Things get even weirder.



In the Chicago area there are places that are called a "Currency Exchange". The name is mis-leading at best. They do not exchange currency. Instead, they cash checks, act as a Notary Public, and act as an office for exchanging vehicle titles and renewing license plates. I know it sounds strange, but it's Chicago...

Anyhow, after a couple of phone calls, I went back to the local Whizzer dealer on Saturday to get the paperwork filled out. It was clear that the person there had no clue about how to do it. He got on the phone to other folks several times as I asked further questions. But I couldn't help all that much.

When he thought he was done, I headed back to the Currency Exchange, hoping to get there before it closed. Wrong! I got there about 5 minutes late. So I was dead in the water until Monday.

I spent the rest of Saturday, and Sunday, working on other projects. While hearing a faint call from the Whizzer saying, "Go ahead, just ride me, you won't get arrested..." But I ignored the tempation.

On Monday I went back to the Currency Exchange, pushed the paperwork under the bullet-proof glass, and asked if that would work..? Which was followed by a much longer exchange.

First we talked about how the dealer had failed to fill out the odometer statement. I said that it was a new bike and it had less than a mile on it. She said that the State wouldn't like that. I talked about not wanting to have to drive all the way back to the dealer. Finally she said, "Maybe I can fix that..!" This is the Chicago area!

I thought I was home free. Visions of Whizzing around the suburb were filling my mind, and then I heard, "No, no, you don't have a Form SP 556!" "A what?" I asked. "An SP556." she responded, as if I was supposed to know what that was.

Needless to say, more conversation followed. But the bottom line seemed to be that I needed a dealer's copy of an SP556 to prove that I had paid sales tax. That in spite of the fact that it said so right there on the bill of sale. The Currency Exchange person tried to help by calling the dealer, though I presumed that would be fruitless. And it was. She got an answering machine.

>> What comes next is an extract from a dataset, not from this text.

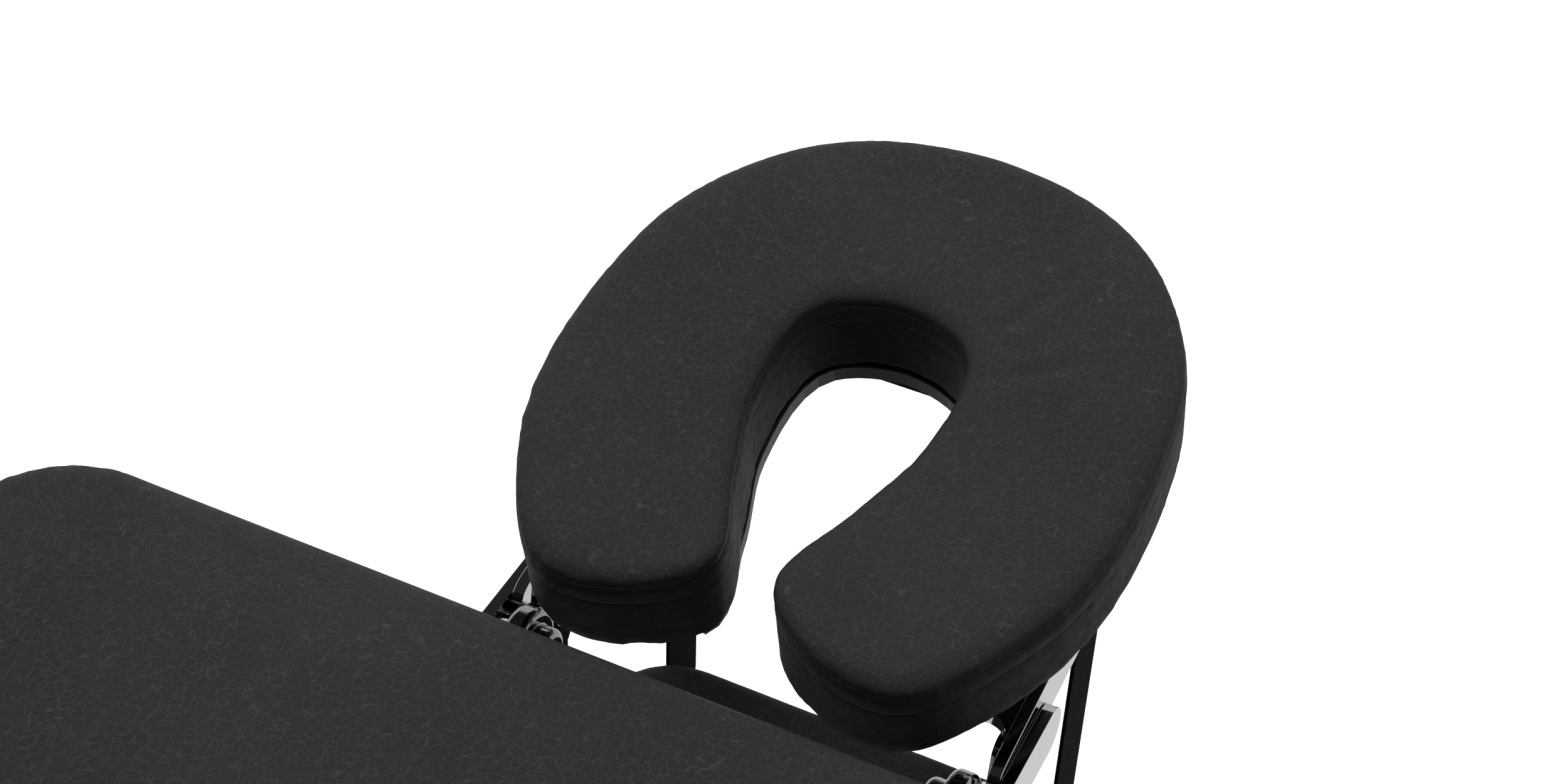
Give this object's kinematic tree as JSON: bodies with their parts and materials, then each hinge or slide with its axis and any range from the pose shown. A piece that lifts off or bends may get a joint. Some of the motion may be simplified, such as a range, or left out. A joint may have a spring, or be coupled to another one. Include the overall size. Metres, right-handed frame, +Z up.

I ran some errands, got home, calmed down, and called the cell phone number of the paperwork person at the dealer. "Hi, Del," she said, "How are you?" Once again, the conversation went on for a while as I explained what little I knew about an SP556. In the end she concluded that she would have to call their accountant and would call me right back. That was several hours ago. I don't expect a phone call until I force the issue again.

By the time all that was done it was too late to call Dave at Whizzer HQ. But, today in the mail I got a copy of an old Whizzer Service Manual. Tomorrow, assuming it's a calmer day, I'll get a chance to study the wiring diagram and compare it to my bike. That way, when I call Dave to talk about the headlight issue, I'll hope that I don't sound as ignorant as a Whizzer dealer...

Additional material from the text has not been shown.